De nouveaux fronts contre Macky
Sur un autre plan, Momar Diongue soutient que la reconfiguration induite par la formation de ce nouveau gouvernement va paradoxalement ouvrir d’autres fronts contre le président Macky Sall. «Le président Macky Sall vient à présent de créer d’autres axes d’adversité avec lui. Parce que jusquelà, il n’avait en face de lui qu’Ousmane Sonko qui menait une opposition radicale. Maintenant il vient, en cooptant Oumar Sarr et Cie, de déclarer la guerre au Parti démocratique sénégalais (PDS).
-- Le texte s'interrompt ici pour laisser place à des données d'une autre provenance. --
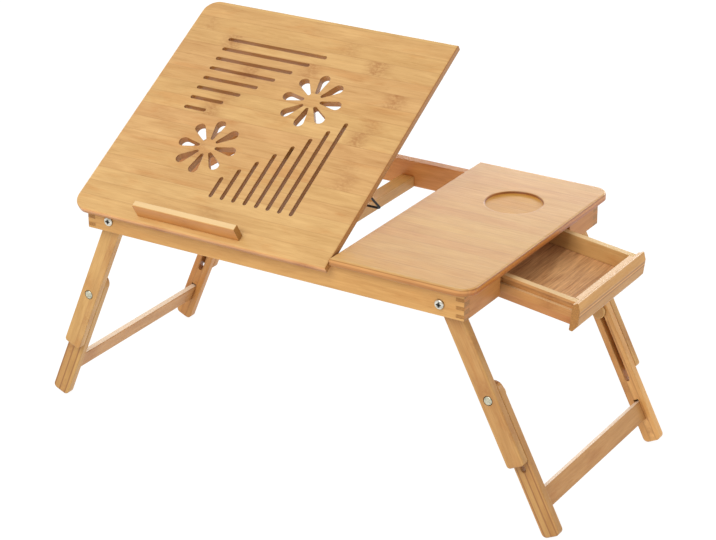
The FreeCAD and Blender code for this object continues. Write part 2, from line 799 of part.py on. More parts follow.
def ledgeScrews():
    screws = []
    for index, x in enumerate(ledgeScrewPlaces()):
        label = f"ledge_screw_{index}"
        body = newBody(label)
        profile = newSketch(body, label + "_profile", "Y", "0")
        drawOutline(profile, [("0", "0"), ("ledge_head_radius", "0"),
                              ("ledge_screw_radius", "ledge_head_height"),
                              ("ledge_screw_radius", "ledge_screw_length"),
                              ("0", "ledge_screw_length")])
        turned(body, profile, label + "_turned")
        placeOnPanel(body, x, ledgeMiddle, panelUnder)
        screws.append(body)
    return group("ledge_screws", screws)


def hingeEye(body, name, low, thickness, stemLow, stemHigh, halfDepth):
    """Round eye about the pin with a straight stem, square to the pin."""
    eye = newSketch(body, name + "_eye", "X", low)
    drawCircle(eye, "0", "0", "hinge_eye_radius")
    pad(body, eye, name + "_ring", thickness)
    stem = newSketch(body, name + "_stem", "X", low)
    drawBox(stem, f"0 - {halfDepth}", stemLow, halfDepth, stemHigh)
    pad(body, stem, name + "_web", thickness)


def hingeRailLeaves():
    """Seats in the front rail's mortises, each with two ears for the pin."""
    leaves = []
    for index, middle in enumerate(hingeMiddles):
        leaf = newBody(f"hinge_rail_leaf_{index}")
        seat = newSketch(leaf, f"rail_seat_{index}", "Z", mortiseFloor)
        half = "(hinge_mortise_length / 2 - hinge_side_gap)"
        drawBox(seat, f"0 - {half}", "hinge_side_gap - hinge_inset", half,
                "rail_thickness - hinge_inset - hinge_side_gap")
        pad(leaf, seat, f"rail_plate_{index}", "hinge_sheet")
        for side, low in (("right", earLow), ("left", f"0 - {earLow} - hinge_ear_thickness")):
            hingeEye(leaf, f"ear_{index}_{side}", low, "hinge_ear_thickness",
                     mortiseFloor, "0", "hinge_eye_radius")
        bore = newSketch(leaf, f"rail_leaf_bore_{index}", "X", f"0 - {half}")
        drawCircle(bore, "0", "0", "hinge_pin_radius")
        pocket(leaf, bore, f"rail_leaf_bore_cut_{index}", f"2 * {half}")
        holes = newSketch(leaf, f"rail_leaf_holes_{index}", "Z", mortiseFloor)
        for sign in "-+":
            drawCircle(holes, f"0 {sign} hinge_rail_screw_spread",
                       "rail_thickness / 2 - hinge_inset", "small_screw_radius + running_clearance")
        pocket(leaf, holes, f"rail_leaf_hole_cut_{index}", "hinge_sheet")
        place(leaf, middle, hingeY, hingeZ)
        leaves.append(leaf)
    return group("hinge_rail_leaves", leaves)


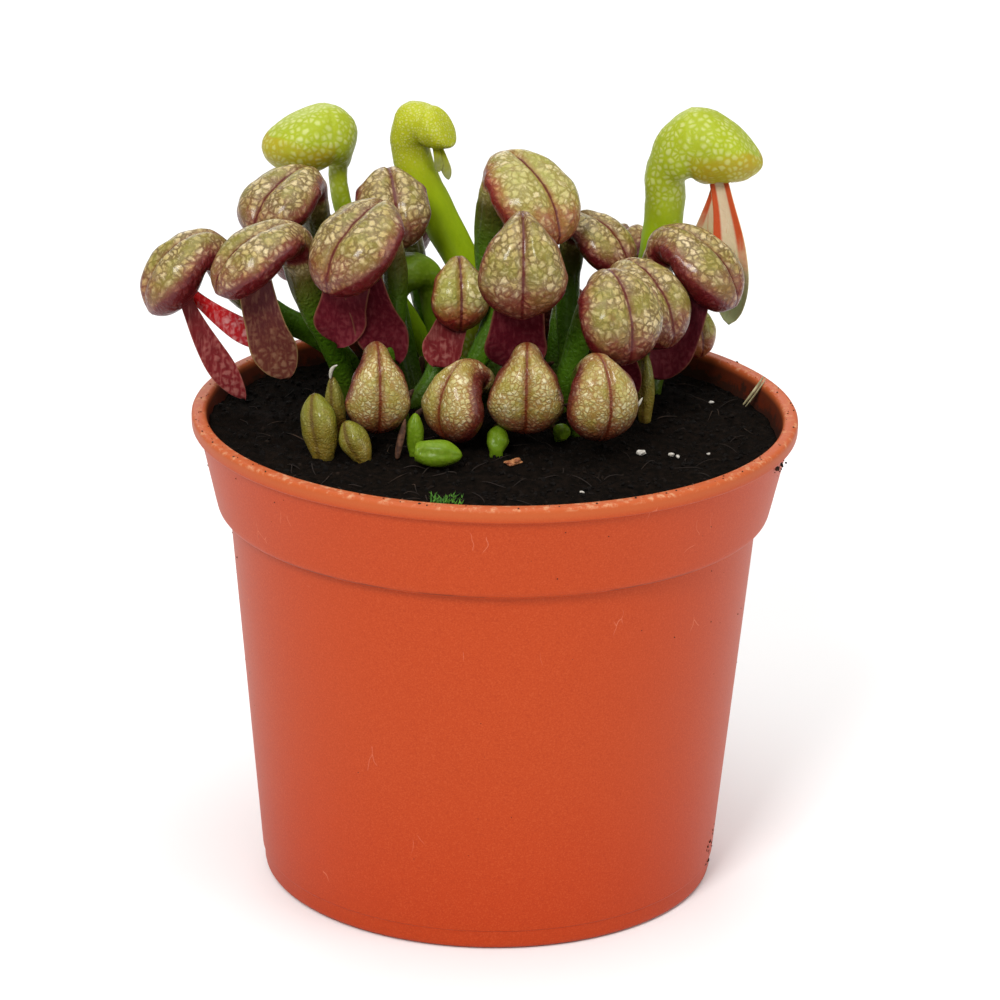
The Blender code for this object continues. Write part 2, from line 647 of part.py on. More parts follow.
def build_litter():
    """The bark chip, the moss tuft and the straw that lie on the soil."""
    for name, (place, size), look in (("bark_chip", BARK_CHIP, "bark"), ("moss_tuft", MOSS_TUFT, "moss")):
        builder = bmesh.new()
        bmesh.ops.create_icosphere(builder, subdivisions=2, radius=1.0)
        bmesh.ops.scale(builder, vec=[side / 2 for side in size], verts=builder.verts)
        height = soil_height(*place) + LITTER_LIFT + size[2] / 2
        bmesh.ops.translate(builder, vec=(*place, height), verts=builder.verts)
        add_object(name, builder, look)
    foot, tip, radius = Vector(STRAW[0]), Vector(STRAW[1]), STRAW[2]
    along = (tip - foot).normalized()
    across = Vector((0, 1, 0)).cross(along).normalized()
    through = along.cross(across)
    rings = []
    for share in (0, 0.5, 1):
        rings.append([
            foot.lerp(tip, share) + (across * math.cos(a) + through * math.sin(a)) * radius
            for a in (math.tau * k / STRAW_POINTS for k in range(STRAW_POINTS))
        ])
    builder = bmesh.new()
    loft(builder, rings)
    add_object("straw", builder, "straw")


def main():
    clear_scene()
    build_pot()
    build_soil_and_crown()
    for name, values in LEAVES.items():
        build_leaf(name, values)
    for name, values in BUDS.items():
        build_bud(name, values)
    build_litter()


main()
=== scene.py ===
"""Looks of the potted pitcher plant: netted hooded leaves in peat, in a round plastic pot."""

import logging
import math
import random
from dataclasses import dataclass, field
from enum import Enum
from typing import Sequence

import bpy
import numpy as np
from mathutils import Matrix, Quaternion, Vector, noise

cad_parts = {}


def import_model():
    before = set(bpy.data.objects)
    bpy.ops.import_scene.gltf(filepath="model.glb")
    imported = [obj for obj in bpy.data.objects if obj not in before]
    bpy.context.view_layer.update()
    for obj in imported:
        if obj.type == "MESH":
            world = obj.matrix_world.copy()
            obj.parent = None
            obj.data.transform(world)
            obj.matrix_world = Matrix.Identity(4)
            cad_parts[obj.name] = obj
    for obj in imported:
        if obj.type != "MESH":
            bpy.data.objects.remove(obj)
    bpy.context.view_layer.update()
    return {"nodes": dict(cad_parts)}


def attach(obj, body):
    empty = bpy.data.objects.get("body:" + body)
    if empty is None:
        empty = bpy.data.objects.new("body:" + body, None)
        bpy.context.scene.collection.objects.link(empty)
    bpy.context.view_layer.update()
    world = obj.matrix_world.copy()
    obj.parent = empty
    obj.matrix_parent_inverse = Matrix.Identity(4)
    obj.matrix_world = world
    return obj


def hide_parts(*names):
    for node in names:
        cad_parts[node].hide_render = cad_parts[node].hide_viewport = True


LOG = logging.getLogger("pitcher_plant")

MM = 0.001
BODY = "root"

Colour = tuple[float, float, float]
Pair = tuple[float, float]
Point = tuple[float, float, float]


# ---------------------------------------------------------------- shader maths


class Signal:
    """A node's output, on which plain arithmetic adds Math nodes."""

    def __init__(self, tree: bpy.types.NodeTree, socket: bpy.types.NodeSocket) -> None:
        """Wraps an output of a material's node tree."""
        self.tree = tree
        self.socket = socket

    def math(self, operation: str, *others: "Signal | float", first: "float | None" = None) -> "Signal":
        """Adds one Math node.

        Args:
            operation: The Math node's operation.
            others: The values after this one.
            first: A number that goes before this value, for reflected operators.

        Returns:
            The node's result.
        """
        node = self.tree.nodes.new("ShaderNodeMath")
        node.operation = operation
        values = (self, *others) if first is None else (first, self, *others)
        for slot, value in zip(node.inputs, values):
            if isinstance(value, Signal):
                self.tree.links.new(value.socket, slot)
            else:
                slot.default_value = value
        return Signal(self.tree, node.outputs[0])

    def __add__(self, other: "Signal | float") -> "Signal":
        """self + other."""
        return self.math("ADD", other)

    __radd__ = __add__

    def __sub__(self, other: "Signal | float") -> "Signal":
        """self - other."""
        return self.math("SUBTRACT", other)

    def __rsub__(self, other: float) -> "Signal":
        """other - self."""
        return self.math("SUBTRACT", first=other)

    def __mul__(self, other: "Signal | float") -> "Signal":
        """self * other."""
        return self.math("MULTIPLY", other)

    __rmul__ = __mul__

    def between(self, low: float, high: float) -> "Signal":
        """The value, kept from low to high."""
        return self.math("MAXIMUM", low).math("MINIMUM", high)

    def at_most(self, other: float) -> "Signal":
        """The smaller of the two."""
        return self.math("MINIMUM", other)

    def size(self) -> "Signal":
        """The value without its sign."""
        return self.math("ABSOLUTE")


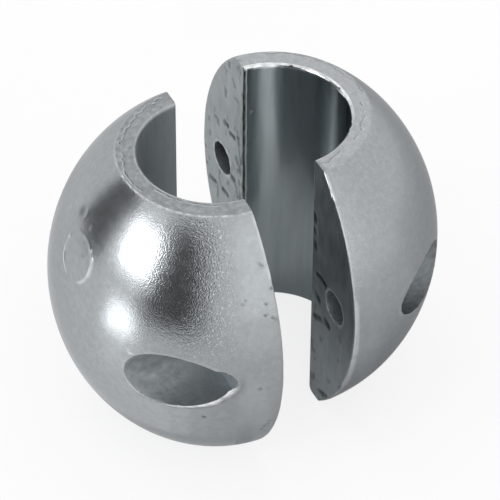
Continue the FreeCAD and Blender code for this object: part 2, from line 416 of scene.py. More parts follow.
def match_oval(loop, oval):
    """Points of a dense oval at the same shares of the way round as the loop's points."""
    middle = oval.mean(0)
    start = loop[0] - middle
    angle = lambda q: np.arctan2(q[..., 1], q[..., 0])
    turn = lambda q: (angle(q) - angle(start)) % (2 * pi)
    way = np.sign(np.median(np.diff(np.unwrap(angle(loop - middle)))))
    if way * np.median(np.diff(np.unwrap(angle(oval - middle)))) < 0:
        oval = oval[::-1]
    first = np.argmin(np.minimum(turn(oval - middle), 2 * pi - turn(oval - middle)))
    oval = np.roll(oval, -first, axis=0)
    share = lengths(oval)
    share = np.append(share, 1.0)
    oval = np.append(oval, oval[:1], axis=0)
    want = lengths(loop)
    return np.stack([np.interp(want, share, oval[:, 0]), np.interp(want, share, oval[:, 1])], 1)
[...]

Car les dirigeants de ce parti ne vont certainement pas digérer le fait que des dissidents sorti de leurs flancs soient mis dans un gouvernement et dotés des moyens de l’Etat ». Autre front qui risque de s’ouvrir contre l’actuel président de la République : celui constitué des ténors de l’APR que Sall vient de mettre sur la touche. « Il s’agit des leaders Aminata Touré, Makhtar Cissé (Ndlr, en raison de son statut d’Ige, ce dernier n’est en réalité pas militant du parti présidentiel), Amadou Ba et Aly Ngouye Ndiaye. Et d’ailleurs, le président est tellement conscient de la situation et du danger que cela représente, qu’il essaie même de limiter les dégâts. Au niveau de Dagana où trône Mouhamadou Makhtar Cissé, il a fait appel à Oumar Sarr pour le contrer. Il a fait de même avec Aly Ngouye à Linguère en nommant Aly Saleh Diop de Rewmi pour museler l’ancien ministre de l’Intérieur en cas d’une éventuelle rébellion politique de ce dernier » explique l’analyste politique.